━━ COLLECTED DATA ━━

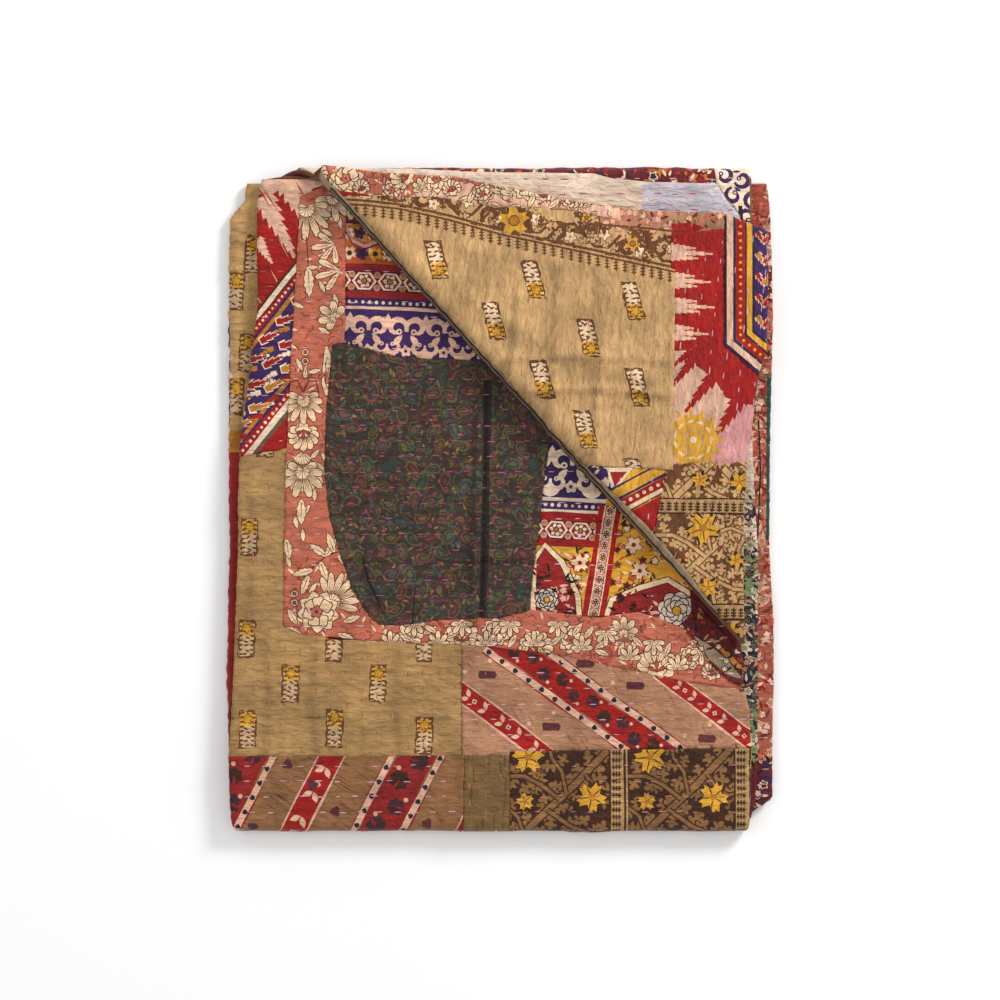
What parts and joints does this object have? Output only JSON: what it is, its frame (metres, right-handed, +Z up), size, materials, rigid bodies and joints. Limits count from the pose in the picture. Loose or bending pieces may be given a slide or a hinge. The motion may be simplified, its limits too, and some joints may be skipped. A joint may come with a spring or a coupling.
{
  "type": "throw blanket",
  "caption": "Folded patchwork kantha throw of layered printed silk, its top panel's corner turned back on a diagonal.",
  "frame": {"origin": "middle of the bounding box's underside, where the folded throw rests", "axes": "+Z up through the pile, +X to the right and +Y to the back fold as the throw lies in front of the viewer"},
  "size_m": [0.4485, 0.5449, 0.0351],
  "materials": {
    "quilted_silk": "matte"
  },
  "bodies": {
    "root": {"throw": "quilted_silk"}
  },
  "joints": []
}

━━━

> [WHAT THE TASK REQUIRES]:
Give the material above again, word for word.

> [EXERCISE ANSWER]:
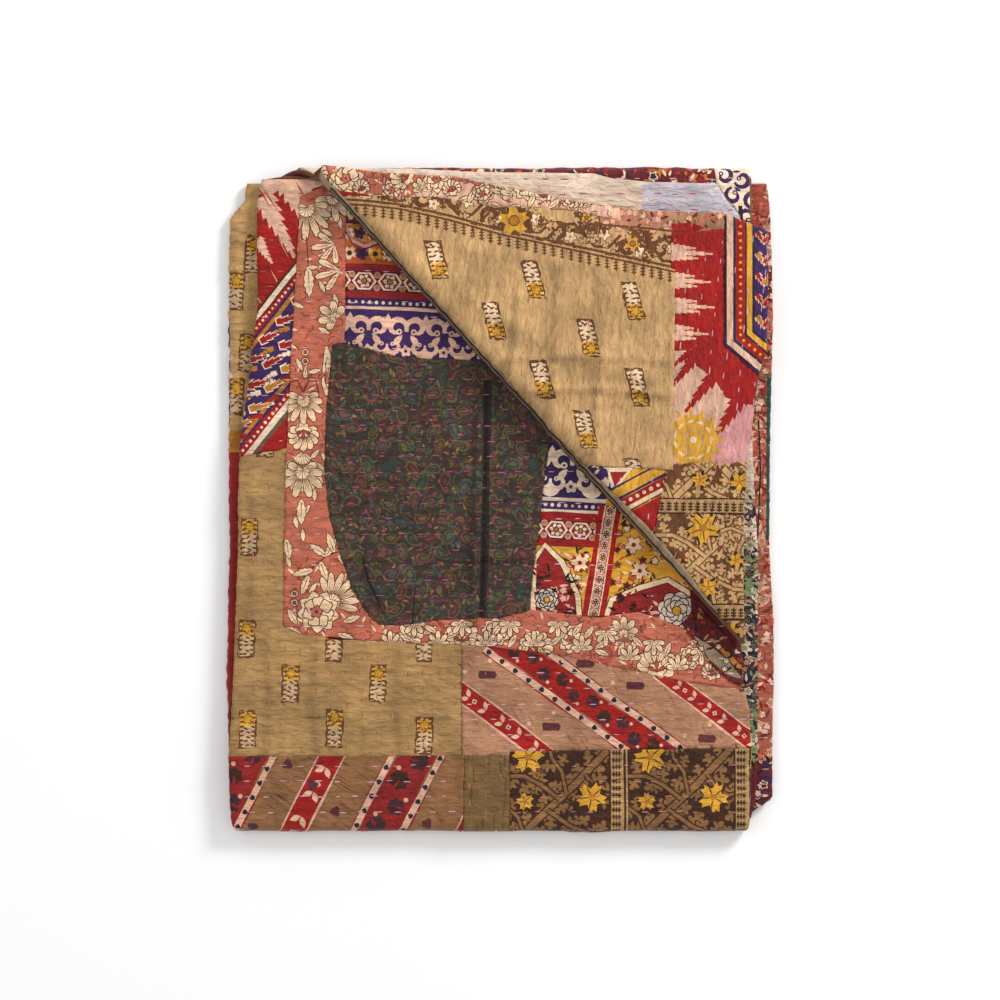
What parts and joints does this object have? Output only JSON: what it is, its frame (metres, right-handed, +Z up), size, materials, rigid bodies and joints. Limits count from the pose in the picture. Loose or bending pieces may be given a slide or a hinge. The motion may be simplified, its limits too, and some joints may be skipped. A joint may come with a spring or a coupling.
{
  "type": "throw blanket",
  "caption": "Folded patchwork kantha throw of layered printed silk, its top panel's corner turned back on a diagonal.",
  "frame": {"origin": "middle of the bounding box's underside, where the folded throw rests", "axes": "+Z up through the pile, +X to the right and +Y to the back fold as the throw lies in front of the viewer"},
  "size_m": [0.4485, 0.5449, 0.0351],
  "materials": {
    "quilted_silk": "matte"
  },
  "bodies": {
    "root": {"throw": "quilted_silk"}
  },
  "joints": []
}